# Brief
What follows is a listing. Return every line of it exactly.

——

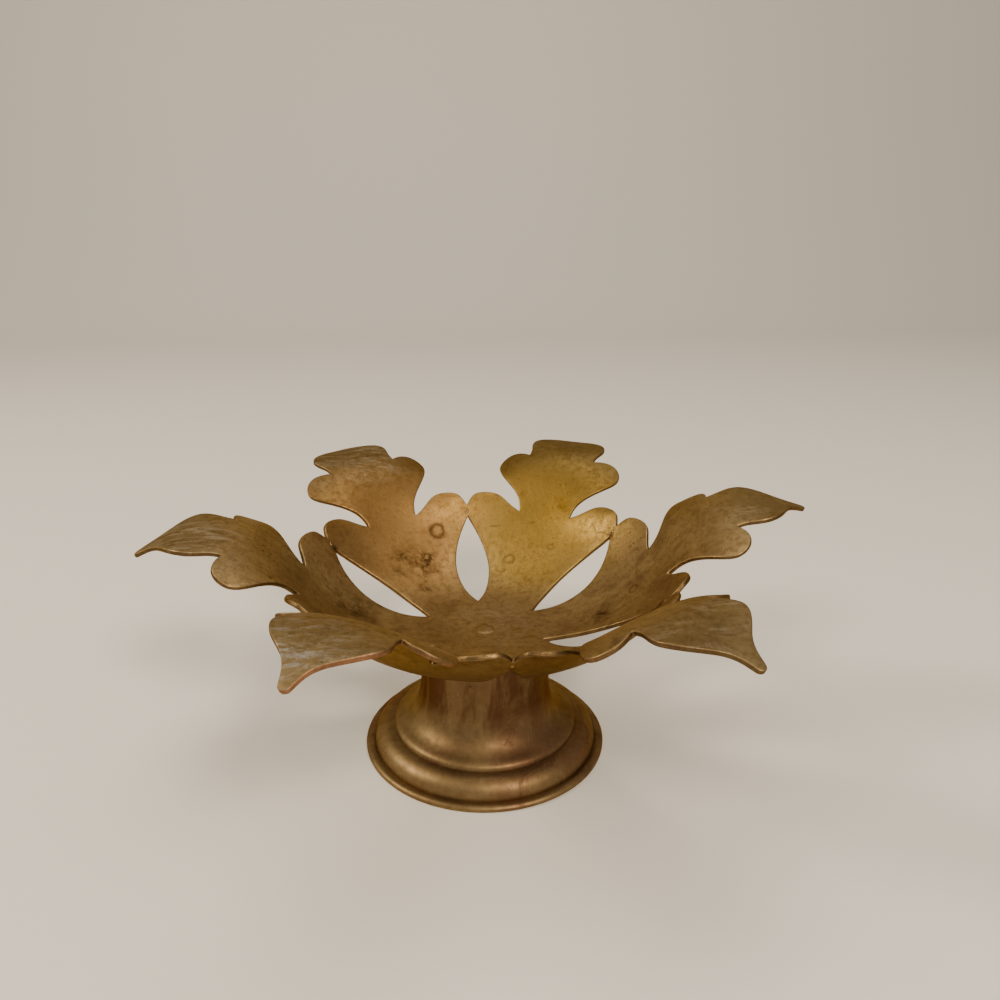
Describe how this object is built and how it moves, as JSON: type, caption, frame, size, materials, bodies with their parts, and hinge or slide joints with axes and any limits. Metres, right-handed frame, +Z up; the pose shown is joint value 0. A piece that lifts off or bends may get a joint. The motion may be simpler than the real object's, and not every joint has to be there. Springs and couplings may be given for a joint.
{
  "type": "footed leaf bowl",
  "caption": "Shallow brass dish of pierced acanthus leaves on a hollow turned pedestal foot, for sweets, fruit, soap or a candle.",
  "frame": {"origin": "centre of the foot's seating ring, on the surface the bowl stands on", "axes": "+Z up along the axis of the turned foot; +X along the middle of leaf 0"},
  "size_m": [0.2328, 0.202, 0.0887],
  "materials": {
    "leaf_brass": "aged satin, stained",
    "foot_brass": "aged satin, darker",
    "braze": "rough, pitted"
  },
  "bodies": {
    "root": {"leaf_bowl": "leaf_brass", "pedestal_foot": "foot_brass", "neck_braze": "braze", "lobe_braze_beads": "braze"}
  },
  "joints": []
}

——

# Right answer
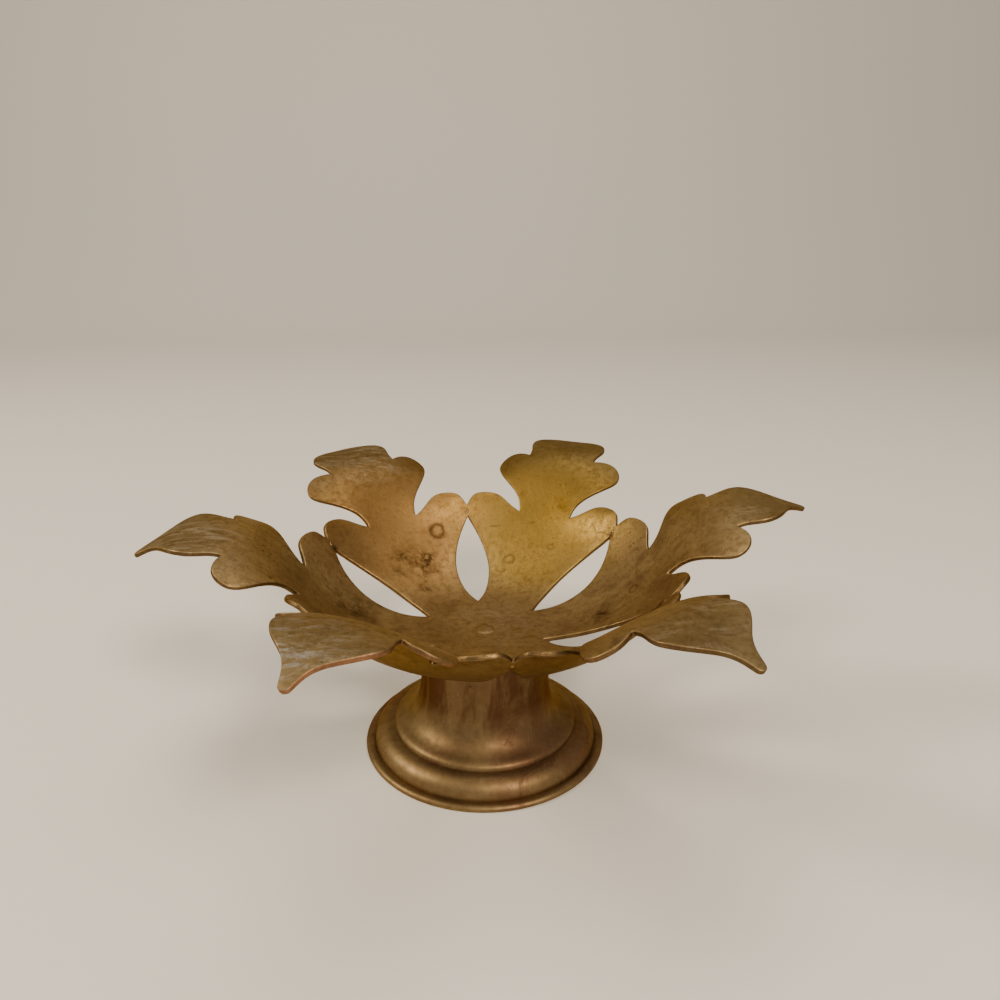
Describe how this object is built and how it moves, as JSON: type, caption, frame, size, materials, bodies with their parts, and hinge or slide joints with axes and any limits. Metres, right-handed frame, +Z up; the pose shown is joint value 0. A piece that lifts off or bends may get a joint. The motion may be simpler than the real object's, and not every joint has to be there. Springs and couplings may be given for a joint.
{
  "type": "footed leaf bowl",
  "caption": "Shallow brass dish of pierced acanthus leaves on a hollow turned pedestal foot, for sweets, fruit, soap or a candle.",
  "frame": {"origin": "centre of the foot's seating ring, on the surface the bowl stands on", "axes": "+Z up along the axis of the turned foot; +X along the middle of leaf 0"},
  "size_m": [0.2328, 0.202, 0.0887],
  "materials": {
    "leaf_brass": "aged satin, stained",
    "foot_brass": "aged satin, darker",
    "braze": "rough, pitted"
  },
  "bodies": {
    "root": {"leaf_bowl": "leaf_brass", "pedestal_foot": "foot_brass", "neck_braze": "braze", "lobe_braze_beads": "braze"}
  },
  "joints": []
}